__Problem statement__
Set out every line bearing the string "code".

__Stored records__
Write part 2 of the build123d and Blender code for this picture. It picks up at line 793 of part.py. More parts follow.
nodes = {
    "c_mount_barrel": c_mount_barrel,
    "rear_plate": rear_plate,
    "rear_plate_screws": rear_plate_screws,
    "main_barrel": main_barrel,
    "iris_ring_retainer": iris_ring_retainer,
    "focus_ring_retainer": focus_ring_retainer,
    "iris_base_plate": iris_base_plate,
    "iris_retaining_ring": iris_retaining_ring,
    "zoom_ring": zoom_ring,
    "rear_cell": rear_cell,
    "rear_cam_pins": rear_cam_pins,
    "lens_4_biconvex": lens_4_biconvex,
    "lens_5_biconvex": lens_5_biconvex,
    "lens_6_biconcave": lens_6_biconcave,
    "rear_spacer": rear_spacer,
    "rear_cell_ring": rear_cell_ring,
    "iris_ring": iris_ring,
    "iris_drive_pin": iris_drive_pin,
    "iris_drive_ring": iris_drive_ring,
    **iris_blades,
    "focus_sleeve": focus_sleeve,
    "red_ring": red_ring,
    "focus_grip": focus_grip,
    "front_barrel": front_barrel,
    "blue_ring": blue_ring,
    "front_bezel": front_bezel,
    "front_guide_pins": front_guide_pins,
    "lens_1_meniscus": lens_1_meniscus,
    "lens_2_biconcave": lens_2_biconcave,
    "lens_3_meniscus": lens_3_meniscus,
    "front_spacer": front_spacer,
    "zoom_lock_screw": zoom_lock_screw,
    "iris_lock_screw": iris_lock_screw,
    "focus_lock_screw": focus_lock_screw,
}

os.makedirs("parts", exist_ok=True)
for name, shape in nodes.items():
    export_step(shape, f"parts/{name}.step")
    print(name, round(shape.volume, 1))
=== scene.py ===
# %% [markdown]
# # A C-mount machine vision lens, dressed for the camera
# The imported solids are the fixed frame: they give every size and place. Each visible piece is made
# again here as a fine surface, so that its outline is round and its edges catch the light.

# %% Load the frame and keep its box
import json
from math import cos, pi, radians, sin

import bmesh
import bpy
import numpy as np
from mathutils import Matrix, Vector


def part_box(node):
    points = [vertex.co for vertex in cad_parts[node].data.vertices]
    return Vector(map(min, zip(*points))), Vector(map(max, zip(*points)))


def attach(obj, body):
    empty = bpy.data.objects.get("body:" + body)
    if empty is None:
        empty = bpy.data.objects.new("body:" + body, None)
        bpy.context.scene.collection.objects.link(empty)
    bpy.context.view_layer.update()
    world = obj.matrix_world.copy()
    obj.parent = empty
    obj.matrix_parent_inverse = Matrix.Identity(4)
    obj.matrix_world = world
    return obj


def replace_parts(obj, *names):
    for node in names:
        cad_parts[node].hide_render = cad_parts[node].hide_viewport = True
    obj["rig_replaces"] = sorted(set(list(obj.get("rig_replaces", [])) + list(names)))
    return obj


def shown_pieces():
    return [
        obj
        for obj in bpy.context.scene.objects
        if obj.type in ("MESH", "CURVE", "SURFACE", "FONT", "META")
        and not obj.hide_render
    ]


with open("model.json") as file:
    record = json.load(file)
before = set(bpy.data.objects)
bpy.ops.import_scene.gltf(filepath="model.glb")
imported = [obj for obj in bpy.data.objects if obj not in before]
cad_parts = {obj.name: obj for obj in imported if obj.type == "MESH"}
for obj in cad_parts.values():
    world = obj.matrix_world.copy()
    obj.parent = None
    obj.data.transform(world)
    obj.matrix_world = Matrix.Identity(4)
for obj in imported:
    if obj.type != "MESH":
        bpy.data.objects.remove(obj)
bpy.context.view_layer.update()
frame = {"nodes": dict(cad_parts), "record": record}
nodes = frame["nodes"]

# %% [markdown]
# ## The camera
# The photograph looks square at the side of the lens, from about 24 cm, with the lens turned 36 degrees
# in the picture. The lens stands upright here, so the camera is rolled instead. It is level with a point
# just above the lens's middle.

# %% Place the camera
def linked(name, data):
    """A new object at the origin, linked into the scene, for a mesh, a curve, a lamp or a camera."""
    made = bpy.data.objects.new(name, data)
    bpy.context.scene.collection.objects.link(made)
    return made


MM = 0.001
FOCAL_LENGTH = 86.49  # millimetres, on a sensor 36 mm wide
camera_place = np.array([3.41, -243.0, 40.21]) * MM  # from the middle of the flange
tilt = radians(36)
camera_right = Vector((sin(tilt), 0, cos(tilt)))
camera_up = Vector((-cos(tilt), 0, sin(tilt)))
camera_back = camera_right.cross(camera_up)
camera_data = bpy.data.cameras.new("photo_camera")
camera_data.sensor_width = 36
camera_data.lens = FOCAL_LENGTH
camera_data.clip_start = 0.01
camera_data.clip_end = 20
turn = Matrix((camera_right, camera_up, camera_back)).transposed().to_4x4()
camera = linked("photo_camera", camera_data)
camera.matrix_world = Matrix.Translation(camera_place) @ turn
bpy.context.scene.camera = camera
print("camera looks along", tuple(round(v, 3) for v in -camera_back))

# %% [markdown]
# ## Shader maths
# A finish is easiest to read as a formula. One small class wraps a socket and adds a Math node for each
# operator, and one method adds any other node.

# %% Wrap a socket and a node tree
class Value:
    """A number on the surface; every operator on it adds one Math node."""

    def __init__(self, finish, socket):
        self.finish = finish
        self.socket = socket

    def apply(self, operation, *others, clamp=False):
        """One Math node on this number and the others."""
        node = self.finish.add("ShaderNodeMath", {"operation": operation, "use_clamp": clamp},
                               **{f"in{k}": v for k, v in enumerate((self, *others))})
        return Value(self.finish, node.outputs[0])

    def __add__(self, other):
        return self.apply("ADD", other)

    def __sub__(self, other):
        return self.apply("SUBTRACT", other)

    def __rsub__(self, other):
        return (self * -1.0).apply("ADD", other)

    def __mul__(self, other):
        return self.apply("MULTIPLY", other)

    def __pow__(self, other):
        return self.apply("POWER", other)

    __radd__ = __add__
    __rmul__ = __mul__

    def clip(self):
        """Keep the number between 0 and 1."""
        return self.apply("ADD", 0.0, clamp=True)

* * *

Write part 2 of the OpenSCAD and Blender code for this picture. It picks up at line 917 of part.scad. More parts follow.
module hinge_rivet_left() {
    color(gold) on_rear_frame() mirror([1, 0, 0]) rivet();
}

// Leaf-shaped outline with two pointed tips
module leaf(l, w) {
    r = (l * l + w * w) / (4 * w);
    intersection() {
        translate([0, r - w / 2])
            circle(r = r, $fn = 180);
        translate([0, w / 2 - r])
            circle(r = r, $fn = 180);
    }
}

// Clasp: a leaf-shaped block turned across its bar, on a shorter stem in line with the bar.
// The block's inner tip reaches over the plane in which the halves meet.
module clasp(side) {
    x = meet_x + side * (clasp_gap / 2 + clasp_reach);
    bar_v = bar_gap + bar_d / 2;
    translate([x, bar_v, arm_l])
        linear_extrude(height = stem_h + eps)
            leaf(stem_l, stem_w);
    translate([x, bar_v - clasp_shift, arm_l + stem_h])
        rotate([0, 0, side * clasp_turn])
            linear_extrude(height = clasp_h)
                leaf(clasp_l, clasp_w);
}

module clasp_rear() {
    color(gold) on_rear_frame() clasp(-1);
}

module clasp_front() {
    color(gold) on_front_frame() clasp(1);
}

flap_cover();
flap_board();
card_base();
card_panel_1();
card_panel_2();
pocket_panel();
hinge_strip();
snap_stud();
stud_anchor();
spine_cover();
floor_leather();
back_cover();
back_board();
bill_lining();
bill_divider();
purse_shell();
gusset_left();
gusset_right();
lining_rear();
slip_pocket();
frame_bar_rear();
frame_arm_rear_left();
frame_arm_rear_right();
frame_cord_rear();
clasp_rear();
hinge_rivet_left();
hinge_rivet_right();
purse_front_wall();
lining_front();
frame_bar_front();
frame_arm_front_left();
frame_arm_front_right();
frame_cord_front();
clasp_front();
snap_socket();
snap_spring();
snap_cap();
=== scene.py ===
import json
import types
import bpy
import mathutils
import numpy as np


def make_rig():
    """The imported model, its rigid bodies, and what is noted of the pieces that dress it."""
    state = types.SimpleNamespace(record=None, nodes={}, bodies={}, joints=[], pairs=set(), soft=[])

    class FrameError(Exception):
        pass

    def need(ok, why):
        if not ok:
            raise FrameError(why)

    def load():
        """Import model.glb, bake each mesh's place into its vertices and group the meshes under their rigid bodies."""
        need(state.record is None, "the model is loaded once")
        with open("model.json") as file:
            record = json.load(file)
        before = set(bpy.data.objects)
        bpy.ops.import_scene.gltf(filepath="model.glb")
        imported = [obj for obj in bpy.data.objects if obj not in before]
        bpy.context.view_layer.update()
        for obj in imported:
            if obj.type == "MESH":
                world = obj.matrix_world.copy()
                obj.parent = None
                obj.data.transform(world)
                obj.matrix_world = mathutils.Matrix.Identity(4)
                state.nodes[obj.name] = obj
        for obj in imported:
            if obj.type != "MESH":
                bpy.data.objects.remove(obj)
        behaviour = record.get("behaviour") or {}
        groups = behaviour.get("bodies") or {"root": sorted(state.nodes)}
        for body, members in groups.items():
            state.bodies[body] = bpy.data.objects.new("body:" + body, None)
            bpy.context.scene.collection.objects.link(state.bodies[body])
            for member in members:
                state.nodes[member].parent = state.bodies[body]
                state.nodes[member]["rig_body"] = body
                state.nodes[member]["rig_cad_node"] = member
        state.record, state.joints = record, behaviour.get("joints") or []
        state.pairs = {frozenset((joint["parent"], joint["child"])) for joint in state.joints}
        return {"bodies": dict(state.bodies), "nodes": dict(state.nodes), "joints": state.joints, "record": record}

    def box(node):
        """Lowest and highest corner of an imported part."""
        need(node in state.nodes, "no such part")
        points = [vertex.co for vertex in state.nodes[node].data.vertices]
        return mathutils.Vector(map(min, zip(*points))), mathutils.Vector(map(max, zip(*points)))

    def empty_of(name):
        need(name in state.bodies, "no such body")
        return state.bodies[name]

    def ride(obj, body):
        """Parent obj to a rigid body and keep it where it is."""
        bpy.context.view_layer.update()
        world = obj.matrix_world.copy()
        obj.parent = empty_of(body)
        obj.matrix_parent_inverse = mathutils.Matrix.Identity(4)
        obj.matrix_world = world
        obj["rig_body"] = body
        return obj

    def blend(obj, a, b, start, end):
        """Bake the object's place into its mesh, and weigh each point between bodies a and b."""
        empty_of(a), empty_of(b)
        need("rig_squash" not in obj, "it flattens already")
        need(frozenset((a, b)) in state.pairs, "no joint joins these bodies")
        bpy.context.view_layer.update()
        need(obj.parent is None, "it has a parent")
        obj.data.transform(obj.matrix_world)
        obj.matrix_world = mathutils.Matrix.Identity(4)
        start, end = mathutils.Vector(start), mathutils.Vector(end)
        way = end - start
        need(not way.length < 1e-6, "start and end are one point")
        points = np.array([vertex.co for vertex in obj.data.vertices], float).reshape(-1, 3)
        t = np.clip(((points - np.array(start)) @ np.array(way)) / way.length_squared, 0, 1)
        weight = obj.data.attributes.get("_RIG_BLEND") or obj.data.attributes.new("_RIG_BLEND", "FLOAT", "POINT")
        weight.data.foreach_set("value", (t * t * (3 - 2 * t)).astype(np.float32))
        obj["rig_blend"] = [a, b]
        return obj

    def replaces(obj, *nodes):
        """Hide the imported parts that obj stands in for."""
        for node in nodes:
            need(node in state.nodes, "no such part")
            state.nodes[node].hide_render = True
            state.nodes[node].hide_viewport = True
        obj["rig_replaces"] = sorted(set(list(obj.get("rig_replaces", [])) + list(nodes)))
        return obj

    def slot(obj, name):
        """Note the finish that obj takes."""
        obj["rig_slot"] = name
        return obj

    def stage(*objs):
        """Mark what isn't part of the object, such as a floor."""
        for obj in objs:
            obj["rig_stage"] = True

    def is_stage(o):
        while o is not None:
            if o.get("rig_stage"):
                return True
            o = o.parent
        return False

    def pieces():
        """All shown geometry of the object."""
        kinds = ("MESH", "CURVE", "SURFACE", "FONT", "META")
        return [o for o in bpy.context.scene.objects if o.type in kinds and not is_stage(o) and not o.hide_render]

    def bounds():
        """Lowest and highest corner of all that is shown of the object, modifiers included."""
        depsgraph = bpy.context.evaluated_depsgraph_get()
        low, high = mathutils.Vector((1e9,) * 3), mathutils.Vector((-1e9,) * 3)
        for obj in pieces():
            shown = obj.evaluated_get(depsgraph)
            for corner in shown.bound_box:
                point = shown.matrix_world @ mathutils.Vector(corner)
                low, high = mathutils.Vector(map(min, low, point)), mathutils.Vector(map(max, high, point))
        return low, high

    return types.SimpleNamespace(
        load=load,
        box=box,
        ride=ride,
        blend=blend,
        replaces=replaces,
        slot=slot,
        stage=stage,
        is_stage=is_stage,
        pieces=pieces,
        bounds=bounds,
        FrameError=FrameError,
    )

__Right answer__
Write part 2 of the build123d and Blender code for this picture. It picks up at line 793 of part.py. More parts follow.
Write part 2 of the OpenSCAD and Blender code for this picture. It picks up at line 917 of part.scad. More parts follow.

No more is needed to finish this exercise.